EXERCISE GOAL ▸ Retype precisely the section of the data that starts at the line containing "Break this object" and runs to its final line, ends included.

[Start]

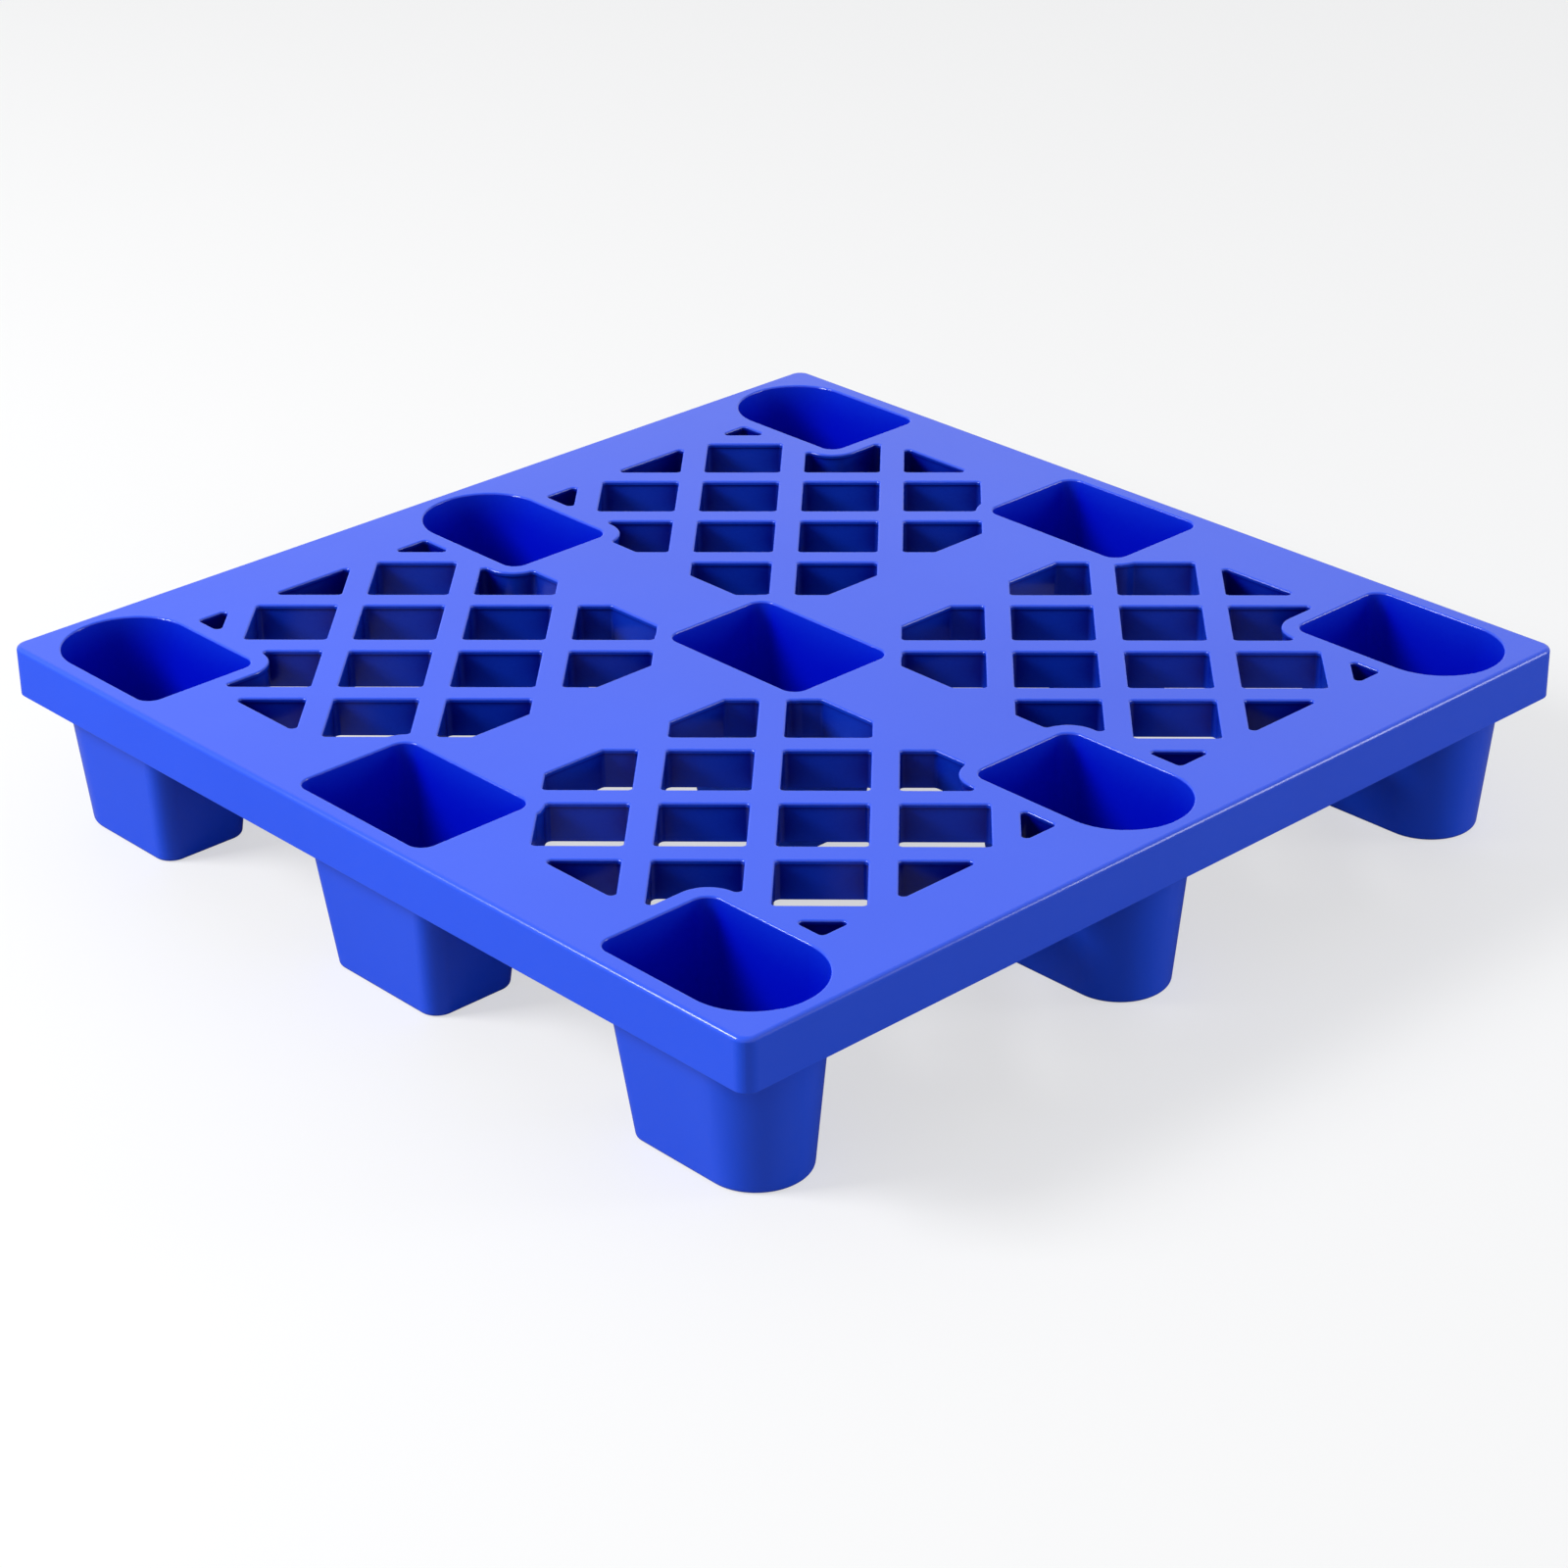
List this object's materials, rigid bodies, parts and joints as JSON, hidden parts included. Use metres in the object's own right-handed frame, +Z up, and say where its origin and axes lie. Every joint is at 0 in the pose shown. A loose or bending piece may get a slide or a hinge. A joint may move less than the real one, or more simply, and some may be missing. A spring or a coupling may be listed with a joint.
{
  "type": "plastic pallet",
  "caption": "Square nestable moulded pallet with a diagonal open grid deck, a plain side skirt and hollow tapered cup feet that open through the deck.",
  "frame": {"origin": "on the floor, under the middle of the deck", "axes": "+Z up through the deck, +X towards the right side where the round-ended cups point, -Y towards the front"},
  "size_m": [0.8, 0.8, 0.14],
  "materials": {
    "blue_plastic": "smooth moulded surface with a soft gloss"
  },
  "bodies": {
    "root": {"foot_front_left": "blue_plastic", "foot_front_middle": "blue_plastic", "foot_front_right": "blue_plastic", "foot_middle_left": "blue_plastic", "foot_centre": "blue_plastic", "foot_middle_right": "blue_plastic", "foot_back_left": "blue_plastic", "foot_back_middle": "blue_plastic", "foot_back_right": "blue_plastic", "centre_band_left": "blue_plastic", "centre_band_right": "blue_plastic", "centre_band_front": "blue_plastic", "centre_band_back": "blue_plastic", "edge_band_front_left": "blue_plastic", "edge_band_front_right": "blue_plastic", "edge_band_back_left": "blue_plastic", "edge_band_back_right": "blue_plastic", "edge_band_left_front": "blue_plastic", "edge_band_left_back": "blue_plastic", "edge_band_right_front": "blue_plastic", "edge_band_right_back": "blue_plastic", "grid_panel_front_left": "blue_plastic", "grid_panel_front_right": "blue_plastic", "grid_panel_back_left": "blue_plastic", "grid_panel_back_right": "blue_plastic", "skirt_front": "blue_plastic", "skirt_right": "blue_plastic", "skirt_back": "blue_plastic", "skirt_left": "blue_plastic"}
  },
  "joints": []
}
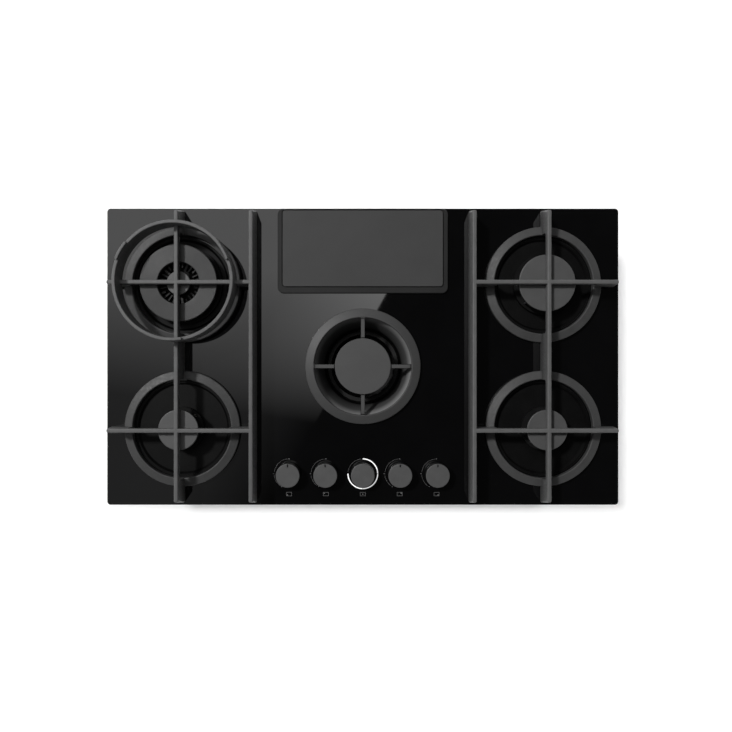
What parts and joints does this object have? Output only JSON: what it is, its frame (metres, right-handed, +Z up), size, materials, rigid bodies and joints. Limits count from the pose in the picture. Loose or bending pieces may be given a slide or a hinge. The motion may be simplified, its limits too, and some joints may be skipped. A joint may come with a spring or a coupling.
{
  "type": "gas cooktop",
  "caption": "Black glass gas cooktop with cast iron pan supports, a wok ring, a round downdraft extractor inlet in the middle, a lid over odour filters, and front knobs.",
  "frame": {"origin": "middle of the flat bottom of the extractor housing, straight under the centre of the glass", "axes": "+X to the right as the cook sees it, +Y to the rear, +Z up"},
  "size_m": [0.88, 0.51, 0.294],
  "materials": {
    "glass_black": "polished black glass, opaque",
    "cast_iron": "matte black enamelled cast iron",
    "cap_enamel": "satin black enamel",
    "crown_alloy": "cast, blackened by heat",
    "bowl_enamel": "gloss black enamel on steel",
    "cup_alloy": "cast, dark",
    "inlet_metal": "satin black powder coat",
    "funnel_steel": "drawn sheet",
    "filter_steel": "expanded sheet",
    "lid_metal": "satin black",
    "knob_metal": "dark anodised",
    "knob_seal_rubber": "soft matte",
    "pad_rubber": "soft matte",
    "seal_foam": "closed-cell foam",
    "light_guide": "backlit acrylic, glows white",
    "box_steel": "black coated steel sheet",
    "housing_steel": "zinc coated sheet",
    "fan_plastic": "moulded",
    "motor_metal": "die cast",
    "carbon_block": "activated carbon cassette",
    "brass": "machined",
    "steel_bright": "turned",
    "rail_aluminium": "drawn tube",
    "electrode_ceramic": "glazed insulator",
    "box_plastic": "moulded case",
    "screw_zinc": "zinc plated"
  },
  "bodies": {
    "cooktop": {"glass_panel": "glass_black", "worktop_seal": "seal_foam", "light_ring": "light_guide", "burner_box": "box_steel", "burner_bowls": "bowl_enamel", "burner_cups": "cup_alloy", "spark_electrodes": "electrode_ceramic", "thermocouples": "steel_bright", "intake_funnel": "funnel_steel", "filter_lid_frame": "lid_metal", "extractor_housing": "housing_steel", "duct_collar": "fan_plastic", "mains_gland": "fan_plastic", "scroll_housing": "fan_plastic", "fan_motor": "motor_metal", "knob_seals": "knob_seal_rubber", "tap_bodies": "brass", "fan_encoder": "box_plastic", "gas_rail": "rail_aluminium", "gas_inlet_elbow": "brass", "burner_pipes": "rail_aluminium", "control_box": "box_plastic", "ignition_module": "box_plastic", "clamp_brackets": "steel_bright", "case_screws": "screw_zinc"},
    "left_support": {"left_pan_support": "cast_iron", "left_support_pads": "pad_rubber"},
    "right_support": {"right_pan_support": "cast_iron", "right_support_pads": "pad_rubber"},
    "wok_ring": {"wok_ring": "cast_iron"},
    "inner_cap": {"wok_inner_cap": "cap_enamel"},
    "grille": {"inlet_grille": "inlet_metal"},
    "grease_filter": {"grease_filter": "filter_steel"},
    "lid": {"filter_lid": "lid_metal"},
    "odour_filters": {"odour_filters": "carbon_block"},
    "fan_knob": {"fan_knob": "knob_metal", "fan_spindle": "steel_bright"},
    "impeller": {"impeller": "fan_plastic"},
    "rear_left_crown": {"rear_left_burner_crown": "crown_alloy"},
    "rear_left_cap": {"rear_left_burner_cap": "cap_enamel"},
    "rear_left_tap_plunger": {"rear_left_tap_plunger": "brass"},
    "rear_left_knob": {"rear_left_knob": "knob_metal", "rear_left_spindle": "steel_bright"},
    "rear_right_crown": {"rear_right_burner_crown": "crown_alloy"},
    "rear_right_cap": {"rear_right_burner_cap": "cap_enamel"},
    "rear_right_tap_plunger": {"rear_right_tap_plunger": "brass"},
    "rear_right_knob": {"rear_right_knob": "knob_metal", "rear_right_spindle": "steel_bright"},
    "front_left_crown": {"front_left_burner_crown": "crown_alloy"},
    "front_left_cap": {"front_left_burner_cap": "cap_enamel"},
    "front_left_tap_plunger": {"front_left_tap_plunger": "brass"},
    "front_left_knob": {"front_left_knob": "knob_metal", "front_left_spindle": "steel_bright"},
    "front_right_crown": {"front_right_burner_crown": "crown_alloy"},
    "front_right_cap": {"front_right_burner_cap": "cap_enamel"},
    "front_right_tap_plunger": {"front_right_tap_plunger": "brass"},
    "front_right_knob": {"front_right_knob": "knob_metal", "front_right_spindle": "steel_bright"}
  },
  "joints": [
    {"name": "left_support_lift", "type": "slide", "parent": "cooktop", "child": "left_support", "axis": [0, 0, 1], "range_m": [0, 0.15]},
    {"name": "right_support_lift", "type": "slide", "parent": "cooktop", "child": "right_support", "axis": [0, 0, 1], "range_m": [0, 0.15]},
    {"name": "wok_ring_lift", "type": "slide", "parent": "left_support", "child": "wok_ring", "axis": [0, 0, 1], "range_m": [0, 0.06]},
    {"name": "rear_left_crown_lift", "type": "slide", "parent": "cooktop", "child": "rear_left_crown", "axis": [0, 0, 1], "range_m": [0, 0.03]},
    {"name": "rear_left_cap_lift", "type": "slide", "parent": "rear_left_crown", "child": "rear_left_cap", "axis": [0, 0, 1], "range_m": [0, 0.03]},
    {"name": "rear_right_crown_lift", "type": "slide", "parent": "cooktop", "child": "rear_right_crown", "axis": [0, 0, 1], "range_m": [0, 0.03]},
    {"name": "rear_right_cap_lift", "type": "slide", "parent": "rear_right_crown", "child": "rear_right_cap", "axis": [0, 0, 1], "range_m": [0, 0.03]},
    {"name": "front_left_crown_lift", "type": "slide", "parent": "cooktop", "child": "front_left_crown", "axis": [0, 0, 1], "range_m": [0, 0.03]},
    {"name": "front_left_cap_lift", "type": "slide", "parent": "front_left_crown", "child": "front_left_cap", "axis": [0, 0, 1], "range_m": [0, 0.03]},
    {"name": "front_right_crown_lift", "type": "slide", "parent": "cooktop", "child": "front_right_crown", "axis": [0, 0, 1], "range_m": [0, 0.03]},
    {"name": "front_right_cap_lift", "type": "slide", "parent": "front_right_crown", "child": "front_right_cap", "axis": [0, 0, 1], "range_m": [0, 0.03]},
    {"name": "inner_cap_lift", "type": "slide", "parent": "rear_left_crown", "child": "inner_cap", "axis": [0, 0, 1], "range_m": [0, 0.03]},
    {"name": "grille_lift", "type": "slide", "parent": "cooktop", "child": "grille", "axis": [0, 0, 1], "range_m": [0, 0.225]},
    {"name": "grease_filter_lift", "type": "slide", "parent": "cooktop", "child": "grease_filter", "axis": [0, 0, 1], "range_m": [0, 0.18]},
    {"name": "lid_lift", "type": "slide", "parent": "cooktop", "child": "lid", "axis": [0, 0, 1], "range_m": [0, 0.28]},
    {"name": "odour_filter_lift", "type": "slide", "parent": "cooktop", "child": "odour_filters", "axis": [0, 0, 1], "range_m": [0, 0.224]},
    {"name": "rear_left_knob_push", "type": "slide", "parent": "cooktop", "child": "rear_left_tap_plunger", "axis": [0, 0, -1], "range_m": [0, 0.0035], "stiffness_N_per_m": 900, "springref_m": -0.002},
    {"name": "rear_left_knob_turn", "type": "hinge", "parent": "rear_left_tap_plunger", "child": "rear_left_knob", "pos_m": [-0.0635, -0.2015, 0.239], "axis": [0, 0, 1], "range_deg": [0, 205]},
    {"name": "rear_right_knob_push", "type": "slide", "parent": "cooktop", "child": "rear_right_tap_plunger", "axis": [0, 0, -1], "range_m": [0, 0.0035], "stiffness_N_per_m": 900, "springref_m": -0.002},
    {"name": "rear_right_knob_turn", "type": "hinge", "parent": "rear_right_tap_plunger", "child": "rear_right_knob", "pos_m": [0.0635, -0.2015, 0.239], "axis": [0, 0, 1], "range_deg": [0, 205]},
    {"name": "front_left_knob_push", "type": "slide", "parent": "cooktop", "child": "front_left_tap_plunger", "axis": [0, 0, -1], "range_m": [0, 0.0035], "stiffness_N_per_m": 900, "springref_m": -0.002},
    {"name": "front_left_knob_turn", "type": "hinge", "parent": "front_left_tap_plunger", "child": "front_left_knob", "pos_m": [-0.127, -0.2015, 0.239], "axis": [0, 0, 1], "range_deg": [0, 205]},
    {"name": "front_right_knob_push", "type": "slide", "parent": "cooktop", "child": "front_right_tap_plunger", "axis": [0, 0, -1], "range_m": [0, 0.0035], "stiffness_N_per_m": 900, "springref_m": -0.002},
    {"name": "front_right_knob_turn", "type": "hinge", "parent": "front_right_tap_plunger", "child": "front_right_knob", "pos_m": [0.127, -0.2015, 0.239], "axis": [0, 0, 1], "range_deg": [0, 205]},
    {"name": "fan_knob_turn", "type": "hinge", "parent": "cooktop", "child": "fan_knob", "pos_m": [0, -0.2015, 0.239], "axis": [0, 0, 1], "range_deg": [-270, 0]},
    {"name": "impeller_spin", "type": "hinge", "parent": "cooktop", "child": "impeller", "pos_m": [0.195, 0.05, 0.046], "axis": [0, 0, 1], "continuous": true}
  ],
  "couplings": [
    {"joint": "rear_left_crown_lift", "follows": "left_support_lift", "ratio": 0.2},
    {"joint": "rear_left_cap_lift", "follows": "left_support_lift", "ratio": 0.2},
    {"joint": "rear_right_crown_lift", "follows": "right_support_lift", "ratio": 0.2},
    {"joint": "rear_right_cap_lift", "follows": "right_support_lift", "ratio": 0.2},
    {"joint": "front_left_crown_lift", "follows": "left_support_lift", "ratio": 0.2},
    {"joint": "front_left_cap_lift", "follows": "left_support_lift", "ratio": 0.2},
    {"joint": "front_right_crown_lift", "follows": "right_support_lift", "ratio": 0.2},
    {"joint": "front_right_cap_lift", "follows": "right_support_lift", "ratio": 0.2},
    {"joint": "inner_cap_lift", "follows": "left_support_lift", "ratio": 0.2},
    {"joint": "grease_filter_lift", "follows": "grille_lift", "ratio": 0.8},
    {"joint": "odour_filter_lift", "follows": "lid_lift", "ratio": 0.8}
  ]
}
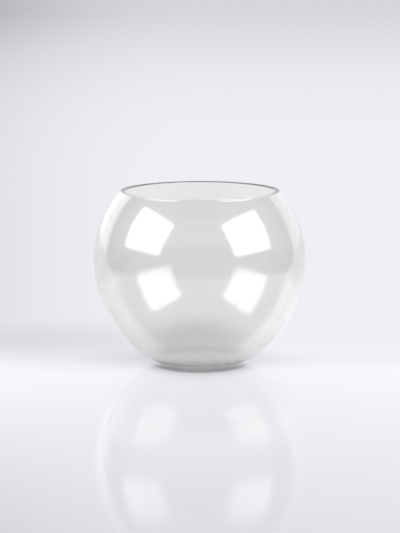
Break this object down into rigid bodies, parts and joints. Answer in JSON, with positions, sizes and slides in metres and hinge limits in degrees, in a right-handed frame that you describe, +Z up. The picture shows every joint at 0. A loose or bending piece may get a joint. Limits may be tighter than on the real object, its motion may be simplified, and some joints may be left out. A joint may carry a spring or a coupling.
{
  "type": "rose bowl vase",
  "caption": "Round clear blown-glass rose bowl with a wide flat-ground mouth, for floating flowers or short-stemmed arrangements.",
  "frame": {"origin": "middle of the ring that the bowl stands on, at table height", "axes": "+Z up along the bowl's axis of revolution; X and Y are any two level directions"},
  "size_m": [0.152, 0.152, 0.1243],
  "materials": {
    "clear_glass": "clear, fire-polished"
  },
  "bodies": {
    "root": {"glass_bowl": "clear_glass"}
  },
  "joints": []
}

[End]

EXERCISE ANSWER ▸
Break this object down into rigid bodies, parts and joints. Answer in JSON, with positions, sizes and slides in metres and hinge limits in degrees, in a right-handed frame that you describe, +Z up. The picture shows every joint at 0. A loose or bending piece may get a joint. Limits may be tighter than on the real object, its motion may be simplified, and some joints may be left out. A joint may carry a spring or a coupling.
{
  "type": "rose bowl vase",
  "caption": "Round clear blown-glass rose bowl with a wide flat-ground mouth, for floating flowers or short-stemmed arrangements.",
  "frame": {"origin": "middle of the ring that the bowl stands on, at table height", "axes": "+Z up along the bowl's axis of revolution; X and Y are any two level directions"},
  "size_m": [0.152, 0.152, 0.1243],
  "materials": {
    "clear_glass": "clear, fire-polished"
  },
  "bodies": {
    "root": {"glass_bowl": "clear_glass"}
  },
  "joints": []
}